Beginning with the first line of the data below, reproduce every line unchanged, ending with the line that holds "return 0.4 +".

● ● ● ● ●

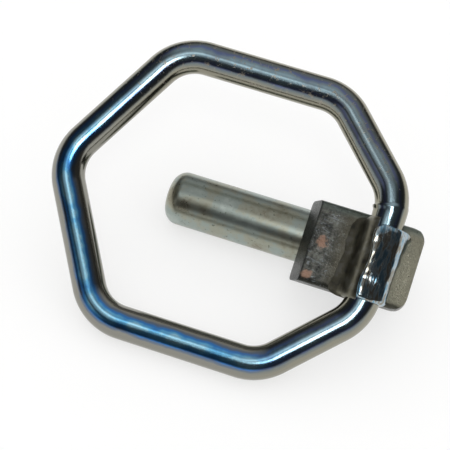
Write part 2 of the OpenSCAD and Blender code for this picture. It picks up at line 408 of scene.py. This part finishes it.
# Scuffs about 2 mm across, thick on the top stretch and rare elsewhere
patch = add(tree, "ShaderNodeTexNoise", Vector=bench, Scale=0.55, Detail=7.0, Roughness=0.7)
bare = add(tree, "ShaderNodeMapRange", Value=low.outputs["Result"], To_Min=0.52, To_Max=0.68)
over = add(tree, "ShaderNodeMath", {"operation": "SUBTRACT"}, _0=patch.outputs["Fac"],
           _1=bare.outputs["Result"])
scuff = add(tree, "ShaderNodeMapRange", Value=over.outputs[0], From_Min=0.0, From_Max=0.08)
worn = add(tree, "ShaderNodeMix", {"data_type": "RGBA"}, Factor=scuff.outputs["Result"],
           _6=tone.outputs[2], _7=linear("#999489"))
rough = add(tree, "ShaderNodeMapRange", Value=scuff.outputs["Result"], To_Min=0.14, To_Max=0.32)
bump = add(tree, "ShaderNodeBump", Height=patch.outputs["Fac"], Strength=0.2, Distance=0.00012)
coat(tree, shader, worn.outputs[2], rough, bump)
lay_down(ring, 60, ring_plate, "ring_zinc", "ring")

# The outer ring weld
# A heavy run of weld over the joint between the rod's ends, thick where it began near the bar's
# upper edge and thinner towards the lower one. Plated with the rest, so it shines.
outer_top = bar_upper - 3.5
outer_length = bar_width - 2.6
outer_thick = 2.0
toe_reach, toe_drawn_in = 9.1, 3.3
# Three places round the rod, in degrees from its right side
shoulder_at, crest_at, face_at = 119, 70, 73


def smooth_step(t):
    """Goes smoothly from 0 to 1 as t does, and stays at 0 or 1 beyond."""
    t = min(max(t, 0.0), 1.0)
    return t * t * (3 - 2 * t)


def round_end(share):
    """How full a run is at a share, from 0 to 1, of the way in from its rounded end."""
    return math.sqrt(1 - (1 - min(max(share, 0.0), 1.0)) ** 2)


def open_out(share):
    """How wide a run is at a share of the stretch in which it opens out to its full width."""
    return 0.4 + 0.6 * math.sqrt(min(share, 1.0))


def lay_weld(name, rows, steps, top, length, profile, swell, fade):
    """Lays a run of weld down the rod and closes it inside the rod.

    The profile gives the surface round the rod's axis, for places across and along the run from
    0 to 1. The run rises out of the rod over the share swell and sinks into it over fade."""
    bpy.ops.object.select_all(action="DESELECT")
    bpy.ops.mesh.primitive_grid_add(x_subdivisions=rows, y_subdivisions=steps, size=1)
    run = bpy.context.object
    run.name = name
    for vert in run.data.vertices:
        across, t = vert.co.x + 0.5, 0.5 - vert.co.y
        full = profile(across, t)
        sunk = full.normalized() * (rod_radius - 0.1)
        at = sunk.lerp(full, round_end(t / swell) * round_end((1 - t) / fade))
        vert.co = (cross_at + at.x, top - length * t, ring_height + at.y)
    bpy.ops.object.mode_set(mode="EDIT")
    bpy.ops.mesh.select_all(action="SELECT")
    # The back of the run is the same sheet, drawn in about a line 1 mm behind the rod's axis
    bpy.ops.mesh.extrude_region_move(TRANSFORM_OT_translate={"value": (0, 0, 0)})
    bpy.ops.transform.resize(value=(0.55, 0.96, 0.6),
                             center_override=(cross_at, top - length / 2, ring_height - 1.0))
    close_up()
    return run


def right_toe(t):
    """How far right of the rod's axis the outer weld's toe lies, from top to bottom."""
    lobe = 0.5 * math.sin(math.pi * 5.2 * t + 0.4) + 0.25 * math.sin(math.pi * 11 * t)
    return toe_reach - toe_drawn_in * smooth_step((t - 0.2) / 0.5) + lobe * smooth_step(t / 0.1)


def outer_profile(across, t):
    """Steep at the left shoulder, then a face that slopes down to the right, then the toe."""
    # The angle round the rod. The sines are the waver of a run laid by hand.
    toe = right_toe(t)
    first = shoulder_at + 4 * math.sin(math.pi * 3.2 * t)
    last = math.degrees(math.atan2(-rod_radius, toe))
    degrees = first + (last - first) * across
    angle = math.radians(crest_at + (degrees - crest_at) * open_out(t / 0.1))
    # The bulk follows the rod and spreads out into the toe
    foot = max(0.0, (across - 0.5) / 0.5)
    spread = math.hypot(rod_radius, toe) - rod_radius - outer_thick
    bulk = (rod_radius + outer_thick * smooth_step(across / 0.07) + spread * foot ** 2.2
            - 0.5 * math.sin(math.pi * foot) * foot)
    # The face is a plane that cuts across the bulk, 1 mm over the rod at the top and lower below
    crown = 1.0 - 0.45 * t + 0.12 * math.sin(math.pi * 7 * t) + 0.04 * math.sin(41 * t)
    lay = math.radians(face_at + 5 * math.sin(math.pi * 3 * t + 1)
                       + 2.5 * math.sin(math.pi * 9 * t))
    face = (rod_radius + 0.35 + 0.6 * crown) / max(0.3, math.cos(angle - lay))
    # The nearer of the two, with the corner between them rounded off
    out = (bulk ** -16 + face ** -16) ** (-1 / 16)
    return Vector((math.cos(angle), math.sin(angle))) * out


outer = lay_weld("weld_outer_bead", 44, 110, outer_top, outer_length, outer_profile, 0.13, 0.06)
# A cooled bead is nearly smooth, with stripes of colour about 2 mm wide and 7 mm long, and low
# swells a little larger than those
weld_plate, tree, shader, bench = metal("zinc_on_weld_bead")
drawn = add(tree, "ShaderNodeMapping", Vector=bench, Scale=(1.0, 0.28, 1.0)).outputs[0]
mottle = add(tree, "ShaderNodeTexNoise", Vector=drawn, Scale=0.5, Detail=5.0, Roughness=0.55)
tone = add(tree, "ShaderNodeValToRGB", Fac=mottle.outputs["Fac"])
stops(tone, [(0.3, "#6a6d6c"), (0.41, "#6d93a8"), (0.5, "#a6b4bb"), (0.57, "#8a867a"),
             (0.7, "#9aa6ab")])
rough = add(tree, "ShaderNodeMapRange", Value=mottle.outputs["Fac"], From_Min=0.3, From_Max=0.7,
            To_Min=0.1, To_Max=0.2)
soft = add(tree, "ShaderNodeTexNoise", Vector=drawn, Scale=0.42, Detail=2.0)
bump = add(tree, "ShaderNodeBump", Height=soft.outputs["Fac"], Strength=0.45, Distance=0.0005)
coat(tree, shader, tone.outputs["Color"], rough, bump)
lay_down(outer, 60, weld_plate, "weld_zinc", "ring_weld_outer")

# The inner ring weld
# A smooth, hollow fillet laid up the rod's other side to the outer weld, and run over the bar's
# lower edge. It was laid hot and slow, so it has few ripples, and its plate is olive brown.
inner_top = bar_upper - 1.5
inner_length = bar_width + 0.2


def curve_at(points, s):
    """A point on the smooth curve that a row of control points pulls towards them."""
    while len(points) > 1:
        points = [a.lerp(b, s) for a, b in zip(points, points[1:])]
    return points[0]


def inner_profile(across, t):
    """A hollow curve from a toe on the bar's face up to the rod, on a leg of uneven length."""
    leg = 4.6 + 1.3 * t + 0.4 * math.sin(9 * t) + 0.2 * math.sin(23 * t)
    leg *= open_out(t / 0.16)
    points = [(-rod_radius - leg - 0.8, -6.02), (-rod_radius - leg * 0.75, -5.9),
              (-rod_radius - leg * 0.35, -5.0), (-7.4, -1.8), (-6.9, 1.6), (-5.6, 4.2),
              (-4.2, 5.2), (-2.6, 5.75)]
    return curve_at([Vector(point) for point in points], across)


inner = lay_weld("weld_inner_fillet", 26, 80, inner_top, inner_length, inner_profile, 0.05, 0.07)
# Brown and grey drift over it in patches of about 4 mm
fillet_plate, tree, shader, bench = metal("olive_zinc_on_smooth_weld")
mottle = add(tree, "ShaderNodeTexNoise", Vector=bench, Scale=0.25, Detail=6.0, Roughness=0.6)
tone = add(tree, "ShaderNodeValToRGB", Fac=mottle.outputs["Fac"])
stops(tone, [(0.34, "#63615a"), (0.5, "#7b7869"), (0.66, "#8e8d83")])
rough = add(tree, "ShaderNodeMapRange", Value=mottle.outputs["Fac"], From_Min=0.3, From_Max=0.7,
            To_Min=0.3, To_Max=0.45)
bump = add(tree, "ShaderNodeBump", Height=mottle.outputs["Fac"], Strength=0.3, Distance=0.0003)
coat(tree, shader, tone.outputs["Color"], rough, bump)
lay_down(inner, 60, fillet_plate, "weld_zinc", "ring_weld_inner")

# The pin welds
# Two runs of weld in the long grooves between the pin and the back of the bar, with the even
# scallops of a run laid by hand. The photograph hides them, so they are kept plain.
bead_radius = 3.0
bead_start = 1.0
bead_length = pin_lap - 2.0
bead_sides = 28
bead_steps = 90
scallops = 11
blunt_end = math.sqrt(0.05)
# The middle of a bead lies in its groove, at these shares of the pin's radius out and up
groove_out, groove_up = 0.79, 0.84
for side, node in ((-1, "pin_weld_left"), (1, "pin_weld_right")):
    place = Vector((bead_start, side * groove_out * pin_radius, groove_up * pin_radius))
    bead = begin("weld_" + ("left" if side < 0 else "right") + "_of_pin", bead_sides, 1.0, place,
                 (0, math.pi / 2, 0))
    size_was = 1.0
    for step in range(1, bead_steps + 1):
        t = step / bead_steps
        full = max(blunt_end, round_end(min(t, 1 - t) * bead_length / bead_radius))
        scallop = 0.93 + 0.07 * abs(math.sin(math.pi * scallops * t + side))
        size = bead_radius * full * scallop
        place.x += bead_length / bead_steps
        extend(bead_length / bead_steps, size / size_was, place)
        size_was = size
    close_up()
    lay_down(bead, 60, weld_plate, "weld_zinc", node)

# The floor and the light
# A plain pale floor in a studio with a pale wall all round, a dark ceiling and soft round light
# panels in it. The camera and the metal see the same studio, and dull surfaces get even light.
floor_size = 6.0
floor_glow = 0.6
bpy.ops.object.select_all(action="DESELECT")
bpy.ops.mesh.primitive_plane_add(size=floor_size, location=(0, 0, 0))
floor = bpy.context.object
floor.name = "floor"
floor_paint = bpy.data.materials.new("pale_floor_paint")
floor_paint.use_nodes = True
tree = floor_paint.node_tree
shader = tree.nodes["Principled BSDF"]
shader.inputs["Base Color"].default_value = linear("#fbfbfa")
shader.inputs["Roughness"].default_value = 1.0
shader.inputs["Specular IOR Level"].default_value = 0.0
path = add(tree, "ShaderNodeLightPath")
looked_at = add(tree, "ShaderNodeMath", {"operation": "MAXIMUM"},
                _0=path.outputs["Is Camera Ray"], _1=path.outputs["Is Glossy Ray"])
share = add(tree, "ShaderNodeMath", {"operation": "MULTIPLY"}, _0=looked_at.outputs[0],
            _1=floor_glow)
glow = add(tree, "ShaderNodeEmission", Color=(1, 1, 1, 1), Strength=1.0)
pale = add(tree, "ShaderNodeMixShader", Fac=share.outputs[0], _1=shader.outputs[0],
           _2=glow.outputs[0])
tree.links.new(pale.outputs[0], tree.nodes["Material Output"].inputs["Surface"])
floor.data.materials.append(floor_paint)

# Each panel's azimuth and elevation, the angles from its middle up to which it is full and by
# which it has faded out, all in degrees, and its strength. The first is the key light, which
# draws the white lines on the ring, and the others give the metal softer bands.
panels = ((14, 55, 5, 11, 7.0), (0, 76, 3, 28, 0.3), (180, 60, 10, 50, 0.5),
          (-30, 60, 3, 22, 0.35), (-38, 22, 3, 18, 0.3), (-26, 66, 2, 8, 0.8))
# The wall fades into the ceiling up to this height on a sphere of radius 1
wall_top = 0.24
wall_strength, ceiling_strength = 1.0, 0.06
world = bpy.data.worlds.new("studio")
bpy.context.scene.world = world
world.use_nodes = True
tree = world.node_tree
tree.nodes.clear()
gaze = add(tree, "ShaderNodeTexCoord").outputs["Generated"]


def towards(azimuth, elevation):
    """The direction at an azimuth from the front, positive to the right, and an elevation."""
    a, e = math.radians(azimuth), math.radians(elevation)
    return (math.sin(a) * math.cos(e), -math.cos(a) * math.cos(e), math.sin(e))


def panel(azimuth, elevation, core, rim, strength):
    """A round soft panel of light in the world, full inside core degrees and gone at rim."""
    facing = add(tree, "ShaderNodeVectorMath", {"operation": "DOT_PRODUCT"}, _0=gaze,
                 _1=towards(azimuth, elevation))
    return add(tree, "ShaderNodeMapRange", {"interpolation_type": "SMOOTHERSTEP"},
               Value=facing.outputs["Value"], From_Min=math.cos(math.radians(rim)),
               From_Max=math.cos(math.radians(core)), To_Min=0.0, To_Max=strength).outputs[0]


upward = add(tree, "ShaderNodeSeparateXYZ", Vector=gaze).outputs["Z"]
wall = add(tree, "ShaderNodeMapRange", {"interpolation_type": "SMOOTHSTEP"}, Value=upward,
           From_Min=0.0, From_Max=wall_top, To_Min=wall_strength, To_Max=ceiling_strength)
lights = [panel(*values) for values in panels] + [wall.outputs[0]]
total = lights[0]
for light in lights[1:]:
    total = add(tree, "ShaderNodeMath", {"operation": "ADD"}, _0=total, _1=light).outputs[0]
studio = add(tree, "ShaderNodeBackground", Color=(1, 1, 1, 1), Strength=total)
even = add(tree, "ShaderNodeBackground", Color=(1, 1, 1, 1), Strength=1.0)
path = add(tree, "ShaderNodeLightPath")
shown = add(tree, "ShaderNodeMixShader", Fac=path.outputs["Is Diffuse Ray"],
            _1=studio.outputs[0], _2=even.outputs[0])
add(tree, "ShaderNodeOutputWorld", Surface=shown.outputs[0])

# The camera
# It looks down at the front of the ring, as the photograph does, with a long lens. Its place and
# turn were fitted to the edges of the ring and the pin in the photograph.
camera_place = Vector((59.89, -309.26, 412.31)) * MM
camera_turn = (38.730, -5.321, 17.938)
camera_data = bpy.data.cameras.new("camera")
camera_data.lens = 112.0
camera = bpy.data.objects.new("camera", camera_data)
bpy.context.collection.objects.link(camera)
camera.location = camera_place
camera.rotation_euler = [math.radians(a) for a in camera_turn]
bpy.context.scene.camera = camera
bpy.context.scene.view_settings.view_transform = "Standard"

● ● ● ● ●

### Task result
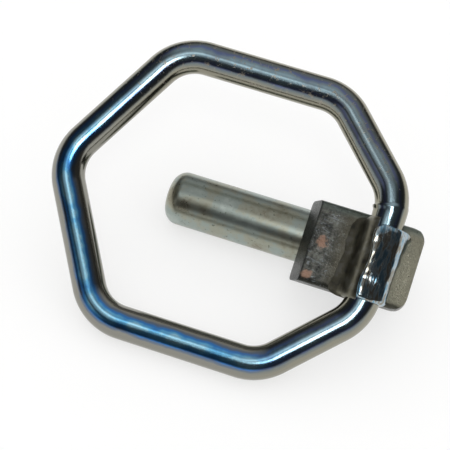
Write part 2 of the OpenSCAD and Blender code for this picture. It picks up at line 408 of scene.py. This part finishes it.
# Scuffs about 2 mm across, thick on the top stretch and rare elsewhere
patch = add(tree, "ShaderNodeTexNoise", Vector=bench, Scale=0.55, Detail=7.0, Roughness=0.7)
bare = add(tree, "ShaderNodeMapRange", Value=low.outputs["Result"], To_Min=0.52, To_Max=0.68)
over = add(tree, "ShaderNodeMath", {"operation": "SUBTRACT"}, _0=patch.outputs["Fac"],
           _1=bare.outputs["Result"])
scuff = add(tree, "ShaderNodeMapRange", Value=over.outputs[0], From_Min=0.0, From_Max=0.08)
worn = add(tree, "ShaderNodeMix", {"data_type": "RGBA"}, Factor=scuff.outputs["Result"],
           _6=tone.outputs[2], _7=linear("#999489"))
rough = add(tree, "ShaderNodeMapRange", Value=scuff.outputs["Result"], To_Min=0.14, To_Max=0.32)
bump = add(tree, "ShaderNodeBump", Height=patch.outputs["Fac"], Strength=0.2, Distance=0.00012)
coat(tree, shader, worn.outputs[2], rough, bump)
lay_down(ring, 60, ring_plate, "ring_zinc", "ring")

# The outer ring weld
# A heavy run of weld over the joint between the rod's ends, thick where it began near the bar's
# upper edge and thinner towards the lower one. Plated with the rest, so it shines.
outer_top = bar_upper - 3.5
outer_length = bar_width - 2.6
outer_thick = 2.0
toe_reach, toe_drawn_in = 9.1, 3.3
# Three places round the rod, in degrees from its right side
shoulder_at, crest_at, face_at = 119, 70, 73


def smooth_step(t):
    """Goes smoothly from 0 to 1 as t does, and stays at 0 or 1 beyond."""
    t = min(max(t, 0.0), 1.0)
    return t * t * (3 - 2 * t)


def round_end(share):
    """How full a run is at a share, from 0 to 1, of the way in from its rounded end."""
    return math.sqrt(1 - (1 - min(max(share, 0.0), 1.0)) ** 2)


def open_out(share):
    """How wide a run is at a share of the stretch in which it opens out to its full width."""
    return 0.4 + 0.6 * math.sqrt(min(share, 1.0))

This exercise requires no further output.